* **Aim of the task**: Print every record below exactly as written.

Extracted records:
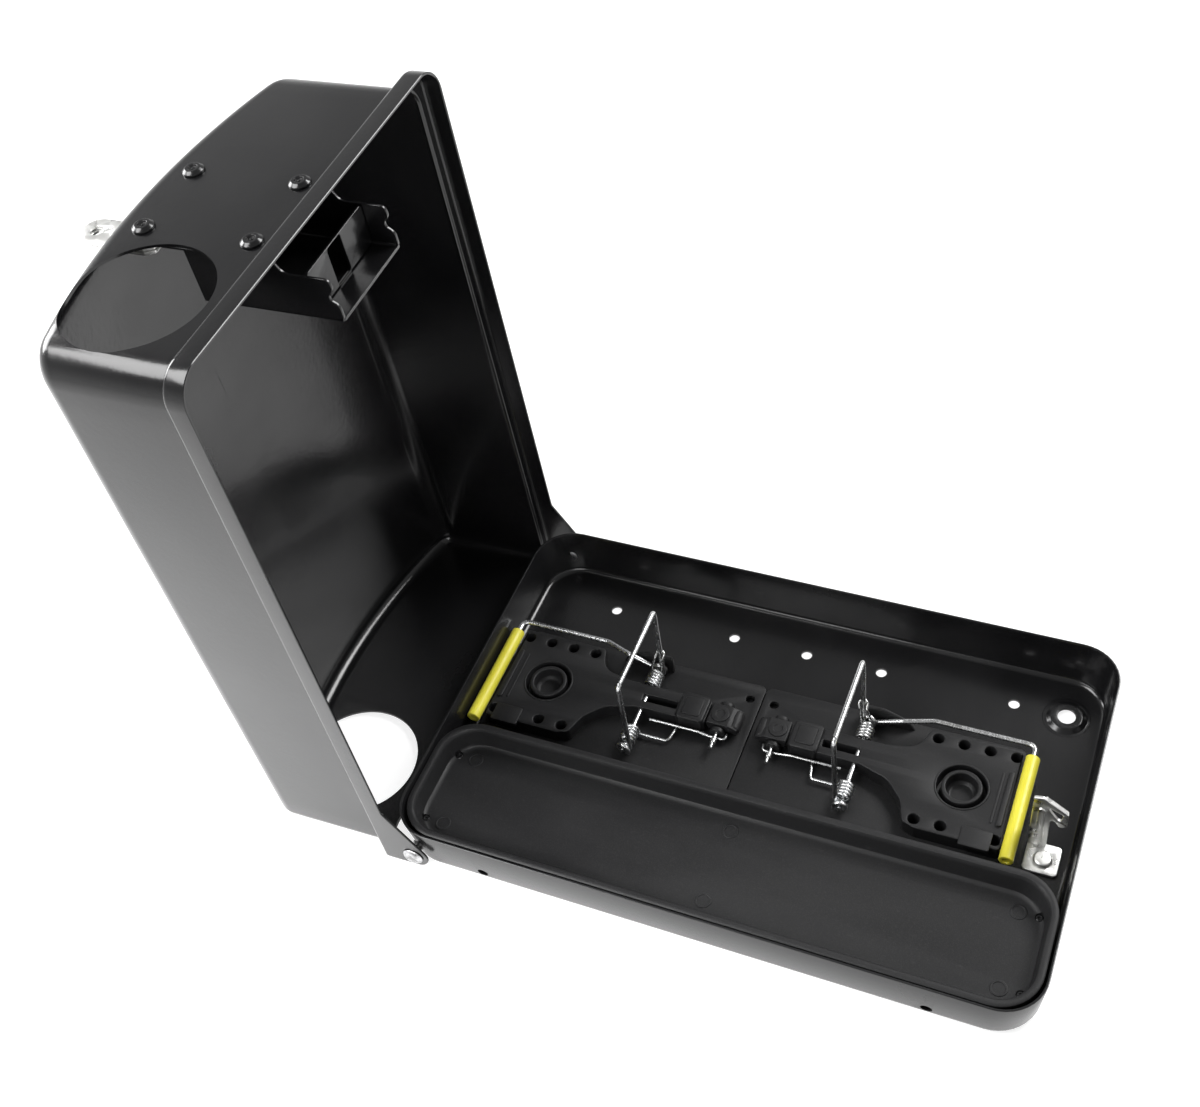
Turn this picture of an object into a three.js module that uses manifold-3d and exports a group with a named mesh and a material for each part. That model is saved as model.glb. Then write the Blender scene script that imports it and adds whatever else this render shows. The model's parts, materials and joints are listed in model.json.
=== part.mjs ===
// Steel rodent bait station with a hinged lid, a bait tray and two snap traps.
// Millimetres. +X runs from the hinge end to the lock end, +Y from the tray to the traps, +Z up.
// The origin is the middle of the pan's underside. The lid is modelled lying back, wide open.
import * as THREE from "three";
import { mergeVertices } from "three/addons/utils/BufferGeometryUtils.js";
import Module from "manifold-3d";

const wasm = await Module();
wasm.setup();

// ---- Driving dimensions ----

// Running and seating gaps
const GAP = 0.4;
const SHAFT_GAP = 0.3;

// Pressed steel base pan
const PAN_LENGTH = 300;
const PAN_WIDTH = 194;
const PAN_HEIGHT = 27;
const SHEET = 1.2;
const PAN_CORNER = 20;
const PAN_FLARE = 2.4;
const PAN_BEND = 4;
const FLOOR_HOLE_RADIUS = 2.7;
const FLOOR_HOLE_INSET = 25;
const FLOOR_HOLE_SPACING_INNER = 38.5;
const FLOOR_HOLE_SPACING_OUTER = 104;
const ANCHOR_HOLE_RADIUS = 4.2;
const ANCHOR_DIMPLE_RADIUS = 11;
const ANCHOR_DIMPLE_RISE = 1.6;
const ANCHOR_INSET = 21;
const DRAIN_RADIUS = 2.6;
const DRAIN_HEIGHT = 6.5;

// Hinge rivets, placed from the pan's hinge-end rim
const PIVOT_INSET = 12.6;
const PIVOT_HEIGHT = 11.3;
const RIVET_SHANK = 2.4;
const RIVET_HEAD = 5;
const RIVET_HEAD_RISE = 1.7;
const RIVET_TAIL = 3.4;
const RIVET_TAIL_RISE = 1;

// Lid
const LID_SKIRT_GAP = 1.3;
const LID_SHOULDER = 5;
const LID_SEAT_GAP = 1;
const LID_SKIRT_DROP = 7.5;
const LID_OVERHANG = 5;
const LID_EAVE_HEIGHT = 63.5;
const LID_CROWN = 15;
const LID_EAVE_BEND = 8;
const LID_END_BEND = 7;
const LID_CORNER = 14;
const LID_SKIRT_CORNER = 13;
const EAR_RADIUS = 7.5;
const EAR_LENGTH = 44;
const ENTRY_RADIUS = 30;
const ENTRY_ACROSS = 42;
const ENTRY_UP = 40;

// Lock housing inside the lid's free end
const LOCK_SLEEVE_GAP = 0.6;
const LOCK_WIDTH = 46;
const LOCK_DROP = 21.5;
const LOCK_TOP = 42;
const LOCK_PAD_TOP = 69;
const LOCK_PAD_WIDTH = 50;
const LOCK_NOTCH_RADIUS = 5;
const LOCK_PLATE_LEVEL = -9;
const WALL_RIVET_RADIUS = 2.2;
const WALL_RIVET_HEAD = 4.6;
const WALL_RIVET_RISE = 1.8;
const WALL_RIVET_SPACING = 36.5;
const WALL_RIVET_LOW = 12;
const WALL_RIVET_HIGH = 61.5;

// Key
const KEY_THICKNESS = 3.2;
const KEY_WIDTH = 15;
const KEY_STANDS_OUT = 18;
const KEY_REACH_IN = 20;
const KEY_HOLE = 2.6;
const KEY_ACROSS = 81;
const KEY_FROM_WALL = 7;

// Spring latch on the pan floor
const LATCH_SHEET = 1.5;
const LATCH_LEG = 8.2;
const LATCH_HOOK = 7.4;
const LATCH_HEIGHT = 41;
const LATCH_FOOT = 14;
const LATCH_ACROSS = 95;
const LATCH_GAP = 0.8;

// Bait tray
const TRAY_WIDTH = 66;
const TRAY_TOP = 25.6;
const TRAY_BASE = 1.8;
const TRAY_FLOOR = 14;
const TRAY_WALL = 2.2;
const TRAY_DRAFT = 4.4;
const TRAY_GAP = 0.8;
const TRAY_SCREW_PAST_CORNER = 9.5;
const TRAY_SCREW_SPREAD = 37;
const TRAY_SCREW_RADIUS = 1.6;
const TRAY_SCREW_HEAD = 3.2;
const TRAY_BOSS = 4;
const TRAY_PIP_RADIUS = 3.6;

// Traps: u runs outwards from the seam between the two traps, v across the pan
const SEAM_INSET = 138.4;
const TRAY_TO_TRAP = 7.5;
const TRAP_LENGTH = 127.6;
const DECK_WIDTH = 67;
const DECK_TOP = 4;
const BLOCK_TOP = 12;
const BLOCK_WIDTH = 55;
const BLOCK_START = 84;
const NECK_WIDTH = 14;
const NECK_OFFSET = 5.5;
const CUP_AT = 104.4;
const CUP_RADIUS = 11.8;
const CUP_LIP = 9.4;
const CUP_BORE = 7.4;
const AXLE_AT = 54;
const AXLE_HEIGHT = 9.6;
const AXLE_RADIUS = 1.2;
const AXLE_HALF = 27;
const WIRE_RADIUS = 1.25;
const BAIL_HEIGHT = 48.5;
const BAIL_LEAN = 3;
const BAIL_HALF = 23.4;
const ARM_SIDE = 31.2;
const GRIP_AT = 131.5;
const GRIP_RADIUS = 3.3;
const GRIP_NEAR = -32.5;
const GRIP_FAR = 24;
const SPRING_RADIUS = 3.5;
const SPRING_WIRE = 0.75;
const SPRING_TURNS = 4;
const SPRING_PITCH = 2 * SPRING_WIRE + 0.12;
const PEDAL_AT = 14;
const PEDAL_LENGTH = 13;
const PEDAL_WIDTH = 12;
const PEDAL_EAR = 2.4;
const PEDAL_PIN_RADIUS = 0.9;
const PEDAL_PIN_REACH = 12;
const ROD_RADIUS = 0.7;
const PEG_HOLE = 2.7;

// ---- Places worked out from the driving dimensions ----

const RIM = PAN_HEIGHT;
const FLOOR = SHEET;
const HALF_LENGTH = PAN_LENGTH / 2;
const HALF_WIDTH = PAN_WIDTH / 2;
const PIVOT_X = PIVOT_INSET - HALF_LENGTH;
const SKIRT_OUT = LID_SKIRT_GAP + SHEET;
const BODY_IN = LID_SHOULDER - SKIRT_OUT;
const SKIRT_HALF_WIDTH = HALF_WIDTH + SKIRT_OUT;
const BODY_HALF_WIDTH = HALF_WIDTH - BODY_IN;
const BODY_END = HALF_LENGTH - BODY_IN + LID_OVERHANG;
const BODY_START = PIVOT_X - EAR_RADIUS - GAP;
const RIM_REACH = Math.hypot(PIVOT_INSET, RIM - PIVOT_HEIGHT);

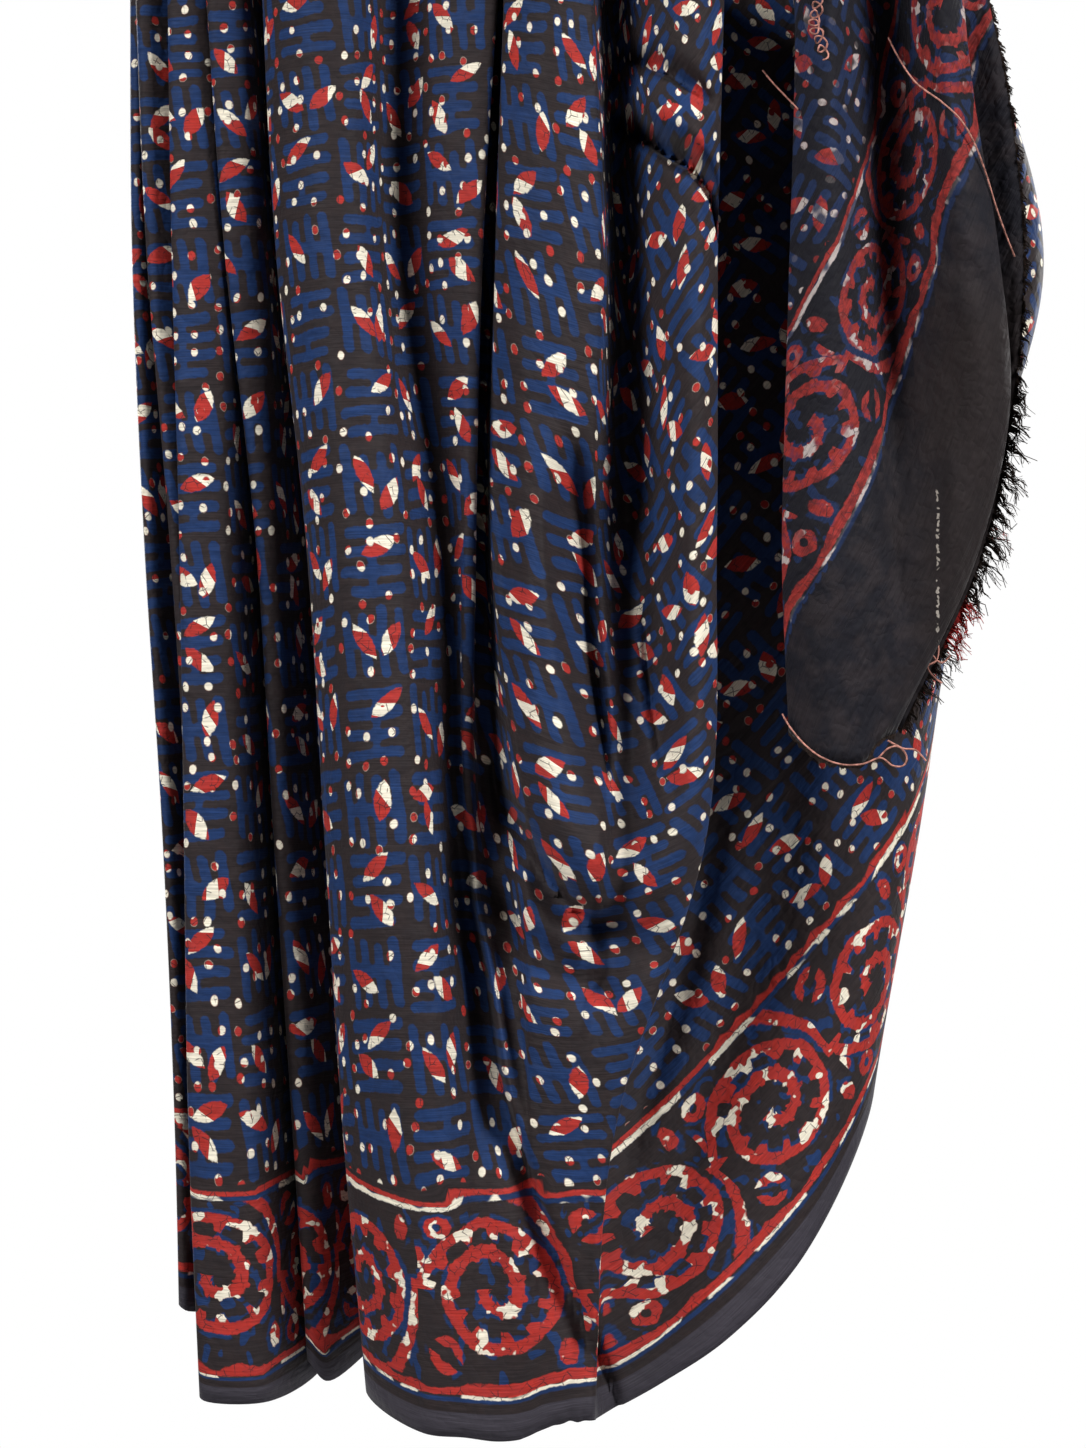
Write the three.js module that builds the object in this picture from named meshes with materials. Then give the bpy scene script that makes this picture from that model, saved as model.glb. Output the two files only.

* **Problem solution**:
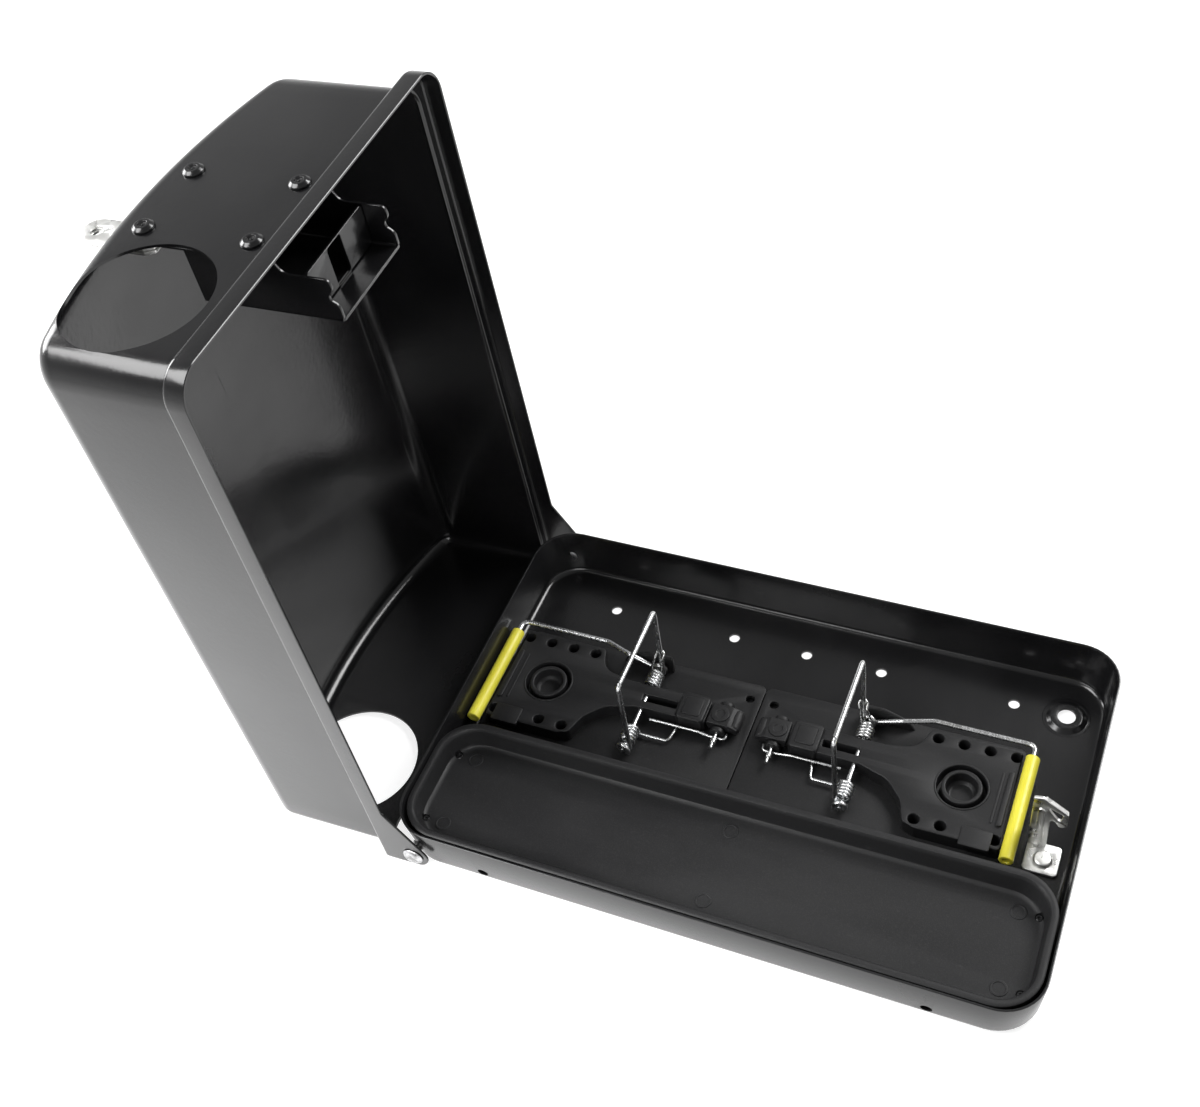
Turn this picture of an object into a three.js module that uses manifold-3d and exports a group with a named mesh and a material for each part. That model is saved as model.glb. Then write the Blender scene script that imports it and adds whatever else this render shows. The model's parts, materials and joints are listed in model.json.
=== part.mjs ===
// Steel rodent bait station with a hinged lid, a bait tray and two snap traps.
// Millimetres. +X runs from the hinge end to the lock end, +Y from the tray to the traps, +Z up.
// The origin is the middle of the pan's underside. The lid is modelled lying back, wide open.
import * as THREE from "three";
import { mergeVertices } from "three/addons/utils/BufferGeometryUtils.js";
import Module from "manifold-3d";

const wasm = await Module();
wasm.setup();

// ---- Driving dimensions ----

// Running and seating gaps
const GAP = 0.4;
const SHAFT_GAP = 0.3;

// Pressed steel base pan
const PAN_LENGTH = 300;
const PAN_WIDTH = 194;
const PAN_HEIGHT = 27;
const SHEET = 1.2;
const PAN_CORNER = 20;
const PAN_FLARE = 2.4;
const PAN_BEND = 4;
const FLOOR_HOLE_RADIUS = 2.7;
const FLOOR_HOLE_INSET = 25;
const FLOOR_HOLE_SPACING_INNER = 38.5;
const FLOOR_HOLE_SPACING_OUTER = 104;
const ANCHOR_HOLE_RADIUS = 4.2;
const ANCHOR_DIMPLE_RADIUS = 11;
const ANCHOR_DIMPLE_RISE = 1.6;
const ANCHOR_INSET = 21;
const DRAIN_RADIUS = 2.6;
const DRAIN_HEIGHT = 6.5;

// Hinge rivets, placed from the pan's hinge-end rim
const PIVOT_INSET = 12.6;
const PIVOT_HEIGHT = 11.3;
const RIVET_SHANK = 2.4;
const RIVET_HEAD = 5;
const RIVET_HEAD_RISE = 1.7;
const RIVET_TAIL = 3.4;
const RIVET_TAIL_RISE = 1;

// Lid
const LID_SKIRT_GAP = 1.3;
const LID_SHOULDER = 5;
const LID_SEAT_GAP = 1;
const LID_SKIRT_DROP = 7.5;
const LID_OVERHANG = 5;
const LID_EAVE_HEIGHT = 63.5;
const LID_CROWN = 15;
const LID_EAVE_BEND = 8;
const LID_END_BEND = 7;
const LID_CORNER = 14;
const LID_SKIRT_CORNER = 13;
const EAR_RADIUS = 7.5;
const EAR_LENGTH = 44;
const ENTRY_RADIUS = 30;
const ENTRY_ACROSS = 42;
const ENTRY_UP = 40;

// Lock housing inside the lid's free end
const LOCK_SLEEVE_GAP = 0.6;
const LOCK_WIDTH = 46;
const LOCK_DROP = 21.5;
const LOCK_TOP = 42;
const LOCK_PAD_TOP = 69;
const LOCK_PAD_WIDTH = 50;
const LOCK_NOTCH_RADIUS = 5;
const LOCK_PLATE_LEVEL = -9;
const WALL_RIVET_RADIUS = 2.2;
const WALL_RIVET_HEAD = 4.6;
const WALL_RIVET_RISE = 1.8;
const WALL_RIVET_SPACING = 36.5;
const WALL_RIVET_LOW = 12;
const WALL_RIVET_HIGH = 61.5;

// Key
const KEY_THICKNESS = 3.2;
const KEY_WIDTH = 15;
const KEY_STANDS_OUT = 18;
const KEY_REACH_IN = 20;
const KEY_HOLE = 2.6;
const KEY_ACROSS = 81;
const KEY_FROM_WALL = 7;

// Spring latch on the pan floor
const LATCH_SHEET = 1.5;
const LATCH_LEG = 8.2;
const LATCH_HOOK = 7.4;
const LATCH_HEIGHT = 41;
const LATCH_FOOT = 14;
const LATCH_ACROSS = 95;
const LATCH_GAP = 0.8;

// Bait tray
const TRAY_WIDTH = 66;
const TRAY_TOP = 25.6;
const TRAY_BASE = 1.8;
const TRAY_FLOOR = 14;
const TRAY_WALL = 2.2;
const TRAY_DRAFT = 4.4;
const TRAY_GAP = 0.8;
const TRAY_SCREW_PAST_CORNER = 9.5;
const TRAY_SCREW_SPREAD = 37;
const TRAY_SCREW_RADIUS = 1.6;
const TRAY_SCREW_HEAD = 3.2;
const TRAY_BOSS = 4;
const TRAY_PIP_RADIUS = 3.6;

// Traps: u runs outwards from the seam between the two traps, v across the pan
const SEAM_INSET = 138.4;
const TRAY_TO_TRAP = 7.5;
const TRAP_LENGTH = 127.6;
const DECK_WIDTH = 67;
const DECK_TOP = 4;
const BLOCK_TOP = 12;
const BLOCK_WIDTH = 55;
const BLOCK_START = 84;
const NECK_WIDTH = 14;
const NECK_OFFSET = 5.5;
const CUP_AT = 104.4;
const CUP_RADIUS = 11.8;
const CUP_LIP = 9.4;
const CUP_BORE = 7.4;
const AXLE_AT = 54;
const AXLE_HEIGHT = 9.6;
const AXLE_RADIUS = 1.2;
const AXLE_HALF = 27;
const WIRE_RADIUS = 1.25;
const BAIL_HEIGHT = 48.5;
const BAIL_LEAN = 3;
const BAIL_HALF = 23.4;
const ARM_SIDE = 31.2;
const GRIP_AT = 131.5;
const GRIP_RADIUS = 3.3;
const GRIP_NEAR = -32.5;
const GRIP_FAR = 24;
const SPRING_RADIUS = 3.5;
const SPRING_WIRE = 0.75;
const SPRING_TURNS = 4;
const SPRING_PITCH = 2 * SPRING_WIRE + 0.12;
const PEDAL_AT = 14;
const PEDAL_LENGTH = 13;
const PEDAL_WIDTH = 12;
const PEDAL_EAR = 2.4;
const PEDAL_PIN_RADIUS = 0.9;
const PEDAL_PIN_REACH = 12;
const ROD_RADIUS = 0.7;
const PEG_HOLE = 2.7;

// ---- Places worked out from the driving dimensions ----

const RIM = PAN_HEIGHT;
const FLOOR = SHEET;
const HALF_LENGTH = PAN_LENGTH / 2;
const HALF_WIDTH = PAN_WIDTH / 2;
const PIVOT_X = PIVOT_INSET - HALF_LENGTH;
const SKIRT_OUT = LID_SKIRT_GAP + SHEET;
const BODY_IN = LID_SHOULDER - SKIRT_OUT;
const SKIRT_HALF_WIDTH = HALF_WIDTH + SKIRT_OUT;
const BODY_HALF_WIDTH = HALF_WIDTH - BODY_IN;
const BODY_END = HALF_LENGTH - BODY_IN + LID_OVERHANG;
const BODY_START = PIVOT_X - EAR_RADIUS - GAP;
const RIM_REACH = Math.hypot(PIVOT_INSET, RIM - PIVOT_HEIGHT);

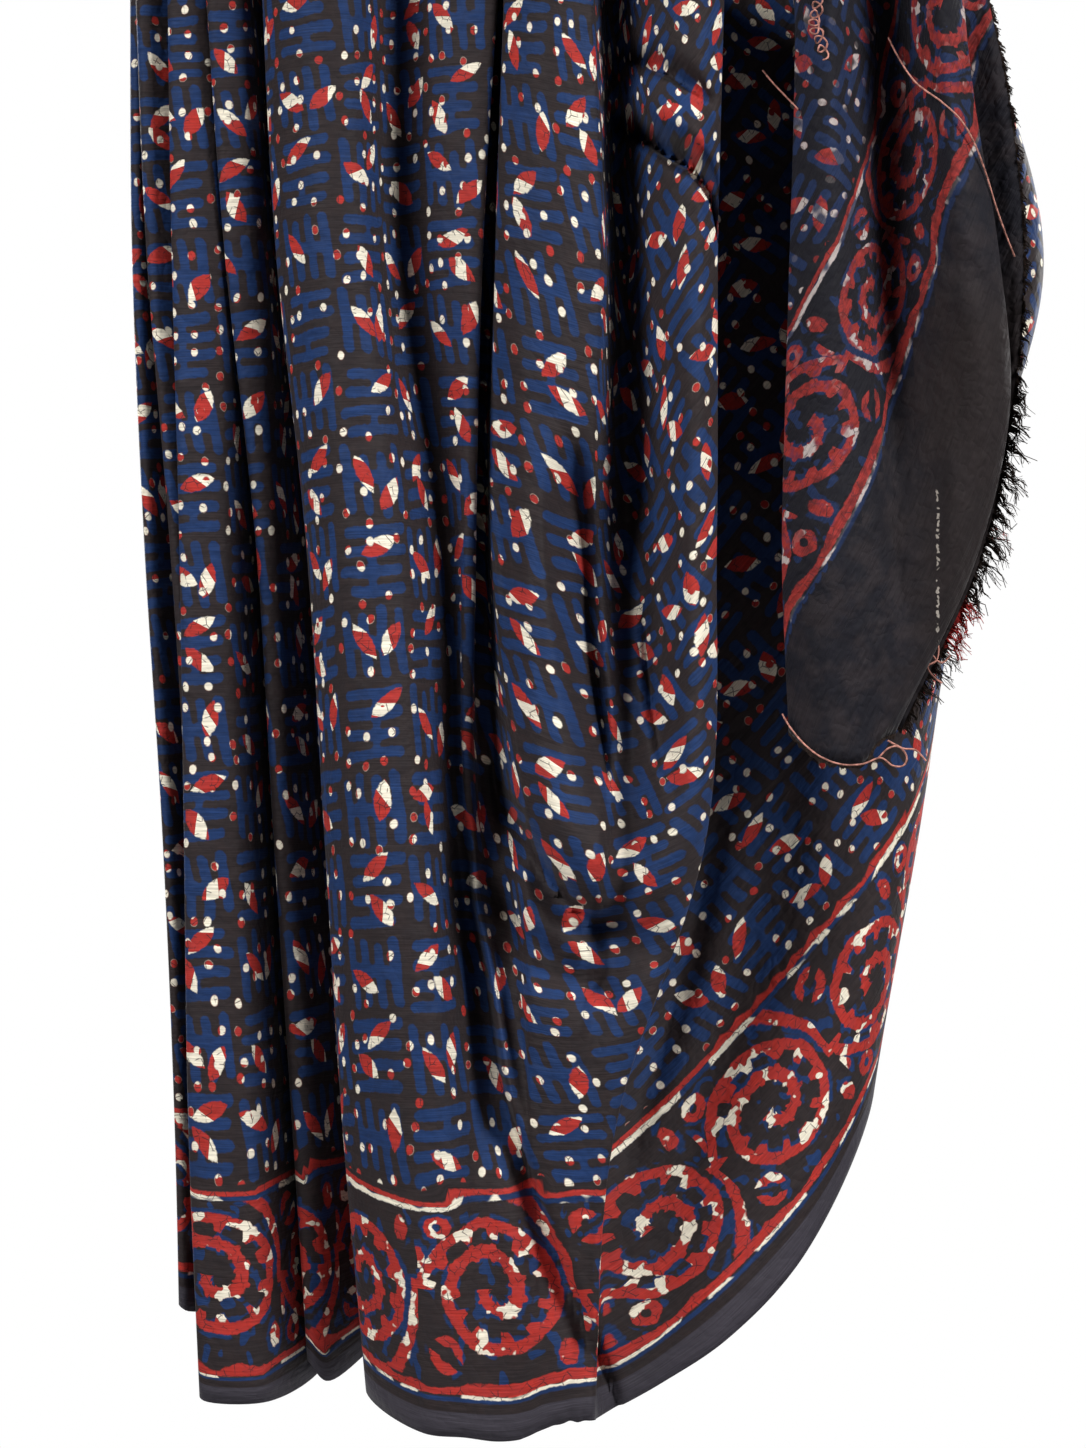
Write the three.js module that builds the object in this picture from named meshes with materials. Then give the bpy scene script that makes this picture from that model, saved as model.glb. Output the two files only.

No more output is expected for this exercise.